25. Non-Solicitation of Employees
The Customer agrees not to hire, solicit or attempt to hire or solicit employees of the Company at anytime, including during the term of services and for a period of 12 months following the termination or resignation of the employee, without prior written consent from the Company. Breach of this provision results in liquidated damages equal to two years' compensation of the solicited employee or $250,000, whichever is greater.
26. Intellectual Property
All intellectual property, including but not limited to Standard Operating Procedures (SOPs), price lists, and internal processes, remains the exclusive property of the Company. The Customer agrees not to use, copy, or distribute such materials without prior written consent.
27. Entire Agreement
These Terms and Conditions constitute the entire agreement between the Customer and the Company with respect to the services provided and supersede all prior agreements or understandings, whether written or oral, regarding such services. For services governed by specific contracts or fee schedules provided by the Company, such contracts or fee schedules shall form part of the agreement between the Company and the Customer. In the event of any conflict between these Terms and the applicable contract or fee schedule, the terms of the contract or fee schedule shall control, but only with respect to the subject matter of the conflict. All other provisions of these Terms shall remain in full force and effect.

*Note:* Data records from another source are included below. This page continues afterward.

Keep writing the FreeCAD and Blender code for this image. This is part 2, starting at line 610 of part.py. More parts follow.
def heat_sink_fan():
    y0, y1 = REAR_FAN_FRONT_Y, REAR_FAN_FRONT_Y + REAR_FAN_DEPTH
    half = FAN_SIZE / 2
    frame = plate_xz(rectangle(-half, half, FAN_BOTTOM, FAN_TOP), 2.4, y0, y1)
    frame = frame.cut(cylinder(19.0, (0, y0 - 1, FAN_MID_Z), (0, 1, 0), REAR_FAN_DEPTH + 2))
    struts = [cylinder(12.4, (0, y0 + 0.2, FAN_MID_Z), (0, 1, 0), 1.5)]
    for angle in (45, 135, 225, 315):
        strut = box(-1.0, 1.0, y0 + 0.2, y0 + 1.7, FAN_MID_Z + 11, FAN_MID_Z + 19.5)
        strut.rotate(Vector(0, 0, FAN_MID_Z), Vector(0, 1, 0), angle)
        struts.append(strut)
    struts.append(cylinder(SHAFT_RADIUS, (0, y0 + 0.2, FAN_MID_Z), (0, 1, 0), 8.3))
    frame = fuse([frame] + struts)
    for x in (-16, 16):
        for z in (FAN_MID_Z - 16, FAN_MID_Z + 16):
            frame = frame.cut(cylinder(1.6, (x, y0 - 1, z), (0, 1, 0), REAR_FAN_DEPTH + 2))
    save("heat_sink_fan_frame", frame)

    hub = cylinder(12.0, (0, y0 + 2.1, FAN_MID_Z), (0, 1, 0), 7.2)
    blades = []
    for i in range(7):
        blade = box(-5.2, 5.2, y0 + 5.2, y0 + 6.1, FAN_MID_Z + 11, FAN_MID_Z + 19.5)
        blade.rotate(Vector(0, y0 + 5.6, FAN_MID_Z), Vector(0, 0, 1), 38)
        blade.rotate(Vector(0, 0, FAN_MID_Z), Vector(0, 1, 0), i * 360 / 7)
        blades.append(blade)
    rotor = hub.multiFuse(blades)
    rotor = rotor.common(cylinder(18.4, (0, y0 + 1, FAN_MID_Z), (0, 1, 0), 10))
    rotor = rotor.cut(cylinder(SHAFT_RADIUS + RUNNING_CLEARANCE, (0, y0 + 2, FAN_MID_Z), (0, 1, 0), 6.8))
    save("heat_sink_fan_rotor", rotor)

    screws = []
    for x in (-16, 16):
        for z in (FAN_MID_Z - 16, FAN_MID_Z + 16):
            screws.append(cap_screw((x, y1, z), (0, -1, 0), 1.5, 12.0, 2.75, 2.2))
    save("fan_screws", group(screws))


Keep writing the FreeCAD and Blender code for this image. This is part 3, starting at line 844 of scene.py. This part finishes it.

Attribution and Source Information
- Items 1 through 21 have been adapted from content copyrighted by the National Customs Brokers & Forwarders Association of America, Inc. (NCBFAA).
- Items 22 through 27 incorporate principles and instructions from various governmental agencies and are aligned with prudent business practices to ensure compliance and professionalism.
This document has been customized to reflect the specific operational needs and standards of Valls International, Inc., and is subject to periodic updates to maintain accuracy and relevance.